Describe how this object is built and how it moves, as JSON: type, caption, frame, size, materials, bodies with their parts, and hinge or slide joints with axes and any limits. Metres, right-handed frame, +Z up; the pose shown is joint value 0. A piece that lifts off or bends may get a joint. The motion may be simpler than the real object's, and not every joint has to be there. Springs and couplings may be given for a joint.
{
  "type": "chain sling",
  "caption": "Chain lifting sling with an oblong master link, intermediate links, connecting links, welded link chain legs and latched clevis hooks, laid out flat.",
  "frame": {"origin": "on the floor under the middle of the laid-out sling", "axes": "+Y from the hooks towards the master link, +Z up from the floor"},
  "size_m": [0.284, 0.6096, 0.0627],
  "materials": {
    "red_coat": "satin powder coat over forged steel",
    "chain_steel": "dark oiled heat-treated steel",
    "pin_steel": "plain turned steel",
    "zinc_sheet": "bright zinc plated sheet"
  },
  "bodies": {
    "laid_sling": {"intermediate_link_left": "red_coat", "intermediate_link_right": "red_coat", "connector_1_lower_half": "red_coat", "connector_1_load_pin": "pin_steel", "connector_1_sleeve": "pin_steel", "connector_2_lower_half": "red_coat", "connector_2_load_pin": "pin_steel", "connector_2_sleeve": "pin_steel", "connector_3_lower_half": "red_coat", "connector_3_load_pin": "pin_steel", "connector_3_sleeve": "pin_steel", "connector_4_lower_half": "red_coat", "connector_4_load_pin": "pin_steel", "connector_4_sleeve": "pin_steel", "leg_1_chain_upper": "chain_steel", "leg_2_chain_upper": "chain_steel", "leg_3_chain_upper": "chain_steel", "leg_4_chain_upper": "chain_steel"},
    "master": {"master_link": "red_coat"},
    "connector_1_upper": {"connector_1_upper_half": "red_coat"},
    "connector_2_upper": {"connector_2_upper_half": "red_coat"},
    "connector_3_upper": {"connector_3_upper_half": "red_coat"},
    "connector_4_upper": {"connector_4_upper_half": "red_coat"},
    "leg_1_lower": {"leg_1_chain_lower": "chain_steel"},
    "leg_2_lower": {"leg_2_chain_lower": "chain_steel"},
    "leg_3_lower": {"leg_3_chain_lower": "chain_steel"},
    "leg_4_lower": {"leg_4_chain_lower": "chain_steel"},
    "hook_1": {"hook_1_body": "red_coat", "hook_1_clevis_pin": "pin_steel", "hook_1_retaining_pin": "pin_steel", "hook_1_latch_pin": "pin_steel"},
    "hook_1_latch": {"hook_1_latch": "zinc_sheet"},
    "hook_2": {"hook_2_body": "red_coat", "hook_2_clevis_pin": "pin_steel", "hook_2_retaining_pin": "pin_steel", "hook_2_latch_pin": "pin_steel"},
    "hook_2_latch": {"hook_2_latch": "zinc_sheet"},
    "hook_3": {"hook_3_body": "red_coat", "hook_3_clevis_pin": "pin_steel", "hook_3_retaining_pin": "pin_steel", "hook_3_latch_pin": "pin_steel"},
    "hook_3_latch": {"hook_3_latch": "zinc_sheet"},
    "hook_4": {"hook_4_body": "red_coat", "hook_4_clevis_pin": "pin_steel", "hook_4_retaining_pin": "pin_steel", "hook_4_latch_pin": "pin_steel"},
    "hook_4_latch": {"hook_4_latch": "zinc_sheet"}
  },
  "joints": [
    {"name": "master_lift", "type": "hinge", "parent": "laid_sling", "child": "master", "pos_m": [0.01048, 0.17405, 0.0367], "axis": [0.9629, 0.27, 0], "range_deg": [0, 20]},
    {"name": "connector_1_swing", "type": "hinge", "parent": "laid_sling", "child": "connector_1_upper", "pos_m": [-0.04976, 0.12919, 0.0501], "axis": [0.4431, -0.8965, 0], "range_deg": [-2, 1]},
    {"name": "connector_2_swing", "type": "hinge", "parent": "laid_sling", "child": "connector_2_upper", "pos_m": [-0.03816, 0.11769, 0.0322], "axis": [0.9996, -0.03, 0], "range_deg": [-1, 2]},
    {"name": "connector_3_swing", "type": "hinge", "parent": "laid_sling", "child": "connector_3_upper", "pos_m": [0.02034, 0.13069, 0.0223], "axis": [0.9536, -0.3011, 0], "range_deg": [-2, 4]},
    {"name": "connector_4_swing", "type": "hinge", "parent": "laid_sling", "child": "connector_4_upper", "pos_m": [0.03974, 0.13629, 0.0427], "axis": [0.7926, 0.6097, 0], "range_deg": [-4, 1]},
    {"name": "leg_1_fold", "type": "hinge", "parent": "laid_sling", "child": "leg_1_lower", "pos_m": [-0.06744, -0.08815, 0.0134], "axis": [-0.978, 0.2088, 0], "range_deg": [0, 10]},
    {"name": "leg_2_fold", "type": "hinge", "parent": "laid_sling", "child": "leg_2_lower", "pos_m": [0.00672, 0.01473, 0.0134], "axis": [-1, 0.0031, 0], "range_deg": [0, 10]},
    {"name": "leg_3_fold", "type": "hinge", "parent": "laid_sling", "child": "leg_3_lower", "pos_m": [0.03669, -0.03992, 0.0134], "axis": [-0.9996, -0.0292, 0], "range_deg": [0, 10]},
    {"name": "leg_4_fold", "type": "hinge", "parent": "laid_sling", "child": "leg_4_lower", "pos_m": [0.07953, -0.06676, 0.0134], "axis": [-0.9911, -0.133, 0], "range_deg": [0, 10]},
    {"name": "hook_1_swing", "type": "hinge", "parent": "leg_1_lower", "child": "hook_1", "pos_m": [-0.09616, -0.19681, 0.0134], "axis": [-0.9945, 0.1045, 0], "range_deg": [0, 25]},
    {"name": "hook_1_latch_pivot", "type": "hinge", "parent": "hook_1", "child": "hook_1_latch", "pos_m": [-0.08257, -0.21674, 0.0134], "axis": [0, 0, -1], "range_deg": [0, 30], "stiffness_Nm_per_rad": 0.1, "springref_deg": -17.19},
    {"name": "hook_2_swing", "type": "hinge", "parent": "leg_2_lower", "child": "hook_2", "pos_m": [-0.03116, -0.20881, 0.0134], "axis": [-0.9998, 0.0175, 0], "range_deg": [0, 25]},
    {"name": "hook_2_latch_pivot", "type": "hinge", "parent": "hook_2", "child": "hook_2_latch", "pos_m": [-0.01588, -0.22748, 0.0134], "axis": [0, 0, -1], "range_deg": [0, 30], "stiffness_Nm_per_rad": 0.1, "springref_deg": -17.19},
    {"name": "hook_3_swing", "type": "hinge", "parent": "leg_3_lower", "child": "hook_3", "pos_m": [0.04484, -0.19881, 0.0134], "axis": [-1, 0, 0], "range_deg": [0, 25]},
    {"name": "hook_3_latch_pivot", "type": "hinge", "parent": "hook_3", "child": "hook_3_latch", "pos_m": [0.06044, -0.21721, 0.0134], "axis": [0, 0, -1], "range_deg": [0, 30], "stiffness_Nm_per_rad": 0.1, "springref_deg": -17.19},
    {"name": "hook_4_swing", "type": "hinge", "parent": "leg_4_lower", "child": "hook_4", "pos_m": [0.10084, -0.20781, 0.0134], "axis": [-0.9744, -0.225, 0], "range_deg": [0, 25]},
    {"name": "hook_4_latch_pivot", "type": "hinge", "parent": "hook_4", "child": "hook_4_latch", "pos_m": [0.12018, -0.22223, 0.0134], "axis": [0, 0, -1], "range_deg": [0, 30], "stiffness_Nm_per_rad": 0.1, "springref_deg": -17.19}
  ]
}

------------------------------------------------

Copy out the material word for word and line for line.

Describe how this object is built and how it moves, as JSON: type, caption, frame, size, materials, bodies with their parts, and hinge or slide joints with axes and any limits. Metres, right-handed frame, +Z up; the pose shown is joint value 0. A piece that lifts off or bends may get a joint. The motion may be simpler than the real object's, and not every joint has to be there. Springs and couplings may be given for a joint.
{
  "type": "chain sling",
  "caption": "Chain lifting sling with an oblong master link, intermediate links, connecting links, welded link chain legs and latched clevis hooks, laid out flat.",
  "frame": {"origin": "on the floor under the middle of the laid-out sling", "axes": "+Y from the hooks towards the master link, +Z up from the floor"},
  "size_m": [0.284, 0.6096, 0.0627],
  "materials": {
    "red_coat": "satin powder coat over forged steel",
    "chain_steel": "dark oiled heat-treated steel",
    "pin_steel": "plain turned steel",
    "zinc_sheet": "bright zinc plated sheet"
  },
  "bodies": {
    "laid_sling": {"intermediate_link_left": "red_coat", "intermediate_link_right": "red_coat", "connector_1_lower_half": "red_coat", "connector_1_load_pin": "pin_steel", "connector_1_sleeve": "pin_steel", "connector_2_lower_half": "red_coat", "connector_2_load_pin": "pin_steel", "connector_2_sleeve": "pin_steel", "connector_3_lower_half": "red_coat", "connector_3_load_pin": "pin_steel", "connector_3_sleeve": "pin_steel", "connector_4_lower_half": "red_coat", "connector_4_load_pin": "pin_steel", "connector_4_sleeve": "pin_steel", "leg_1_chain_upper": "chain_steel", "leg_2_chain_upper": "chain_steel", "leg_3_chain_upper": "chain_steel", "leg_4_chain_upper": "chain_steel"},
    "master": {"master_link": "red_coat"},
    "connector_1_upper": {"connector_1_upper_half": "red_coat"},
    "connector_2_upper": {"connector_2_upper_half": "red_coat"},
    "connector_3_upper": {"connector_3_upper_half": "red_coat"},
    "connector_4_upper": {"connector_4_upper_half": "red_coat"},
    "leg_1_lower": {"leg_1_chain_lower": "chain_steel"},
    "leg_2_lower": {"leg_2_chain_lower": "chain_steel"},
    "leg_3_lower": {"leg_3_chain_lower": "chain_steel"},
    "leg_4_lower": {"leg_4_chain_lower": "chain_steel"},
    "hook_1": {"hook_1_body": "red_coat", "hook_1_clevis_pin": "pin_steel", "hook_1_retaining_pin": "pin_steel", "hook_1_latch_pin": "pin_steel"},
    "hook_1_latch": {"hook_1_latch": "zinc_sheet"},
    "hook_2": {"hook_2_body": "red_coat", "hook_2_clevis_pin": "pin_steel", "hook_2_retaining_pin": "pin_steel", "hook_2_latch_pin": "pin_steel"},
    "hook_2_latch": {"hook_2_latch": "zinc_sheet"},
    "hook_3": {"hook_3_body": "red_coat", "hook_3_clevis_pin": "pin_steel", "hook_3_retaining_pin": "pin_steel", "hook_3_latch_pin": "pin_steel"},
    "hook_3_latch": {"hook_3_latch": "zinc_sheet"},
    "hook_4": {"hook_4_body": "red_coat", "hook_4_clevis_pin": "pin_steel", "hook_4_retaining_pin": "pin_steel", "hook_4_latch_pin": "pin_steel"},
    "hook_4_latch": {"hook_4_latch": "zinc_sheet"}
  },
  "joints": [
    {"name": "master_lift", "type": "hinge", "parent": "laid_sling", "child": "master", "pos_m": [0.01048, 0.17405, 0.0367], "axis": [0.9629, 0.27, 0], "range_deg": [0, 20]},
    {"name": "connector_1_swing", "type": "hinge", "parent": "laid_sling", "child": "connector_1_upper", "pos_m": [-0.04976, 0.12919, 0.0501], "axis": [0.4431, -0.8965, 0], "range_deg": [-2, 1]},
    {"name": "connector_2_swing", "type": "hinge", "parent": "laid_sling", "child": "connector_2_upper", "pos_m": [-0.03816, 0.11769, 0.0322], "axis": [0.9996, -0.03, 0], "range_deg": [-1, 2]},
    {"name": "connector_3_swing", "type": "hinge", "parent": "laid_sling", "child": "connector_3_upper", "pos_m": [0.02034, 0.13069, 0.0223], "axis": [0.9536, -0.3011, 0], "range_deg": [-2, 4]},
    {"name": "connector_4_swing", "type": "hinge", "parent": "laid_sling", "child": "connector_4_upper", "pos_m": [0.03974, 0.13629, 0.0427], "axis": [0.7926, 0.6097, 0], "range_deg": [-4, 1]},
    {"name": "leg_1_fold", "type": "hinge", "parent": "laid_sling", "child": "leg_1_lower", "pos_m": [-0.06744, -0.08815, 0.0134], "axis": [-0.978, 0.2088, 0], "range_deg": [0, 10]},
    {"name": "leg_2_fold", "type": "hinge", "parent": "laid_sling", "child": "leg_2_lower", "pos_m": [0.00672, 0.01473, 0.0134], "axis": [-1, 0.0031, 0], "range_deg": [0, 10]},
    {"name": "leg_3_fold", "type": "hinge", "parent": "laid_sling", "child": "leg_3_lower", "pos_m": [0.03669, -0.03992, 0.0134], "axis": [-0.9996, -0.0292, 0], "range_deg": [0, 10]},
    {"name": "leg_4_fold", "type": "hinge", "parent": "laid_sling", "child": "leg_4_lower", "pos_m": [0.07953, -0.06676, 0.0134], "axis": [-0.9911, -0.133, 0], "range_deg": [0, 10]},
    {"name": "hook_1_swing", "type": "hinge", "parent": "leg_1_lower", "child": "hook_1", "pos_m": [-0.09616, -0.19681, 0.0134], "axis": [-0.9945, 0.1045, 0], "range_deg": [0, 25]},
    {"name": "hook_1_latch_pivot", "type": "hinge", "parent": "hook_1", "child": "hook_1_latch", "pos_m": [-0.08257, -0.21674, 0.0134], "axis": [0, 0, -1], "range_deg": [0, 30], "stiffness_Nm_per_rad": 0.1, "springref_deg": -17.19},
    {"name": "hook_2_swing", "type": "hinge", "parent": "leg_2_lower", "child": "hook_2", "pos_m": [-0.03116, -0.20881, 0.0134], "axis": [-0.9998, 0.0175, 0], "range_deg": [0, 25]},
    {"name": "hook_2_latch_pivot", "type": "hinge", "parent": "hook_2", "child": "hook_2_latch", "pos_m": [-0.01588, -0.22748, 0.0134], "axis": [0, 0, -1], "range_deg": [0, 30], "stiffness_Nm_per_rad": 0.1, "springref_deg": -17.19},
    {"name": "hook_3_swing", "type": "hinge", "parent": "leg_3_lower", "child": "hook_3", "pos_m": [0.04484, -0.19881, 0.0134], "axis": [-1, 0, 0], "range_deg": [0, 25]},
    {"name": "hook_3_latch_pivot", "type": "hinge", "parent": "hook_3", "child": "hook_3_latch", "pos_m": [0.06044, -0.21721, 0.0134], "axis": [0, 0, -1], "range_deg": [0, 30], "stiffness_Nm_per_rad": 0.1, "springref_deg": -17.19},
    {"name": "hook_4_swing", "type": "hinge", "parent": "leg_4_lower", "child": "hook_4", "pos_m": [0.10084, -0.20781, 0.0134], "axis": [-0.9744, -0.225, 0], "range_deg": [0, 25]},
    {"name": "hook_4_latch_pivot", "type": "hinge", "parent": "hook_4", "child": "hook_4_latch", "pos_m": [0.12018, -0.22223, 0.0134], "axis": [0, 0, -1], "range_deg": [0, 30], "stiffness_Nm_per_rad": 0.1, "springref_deg": -17.19}
  ]
}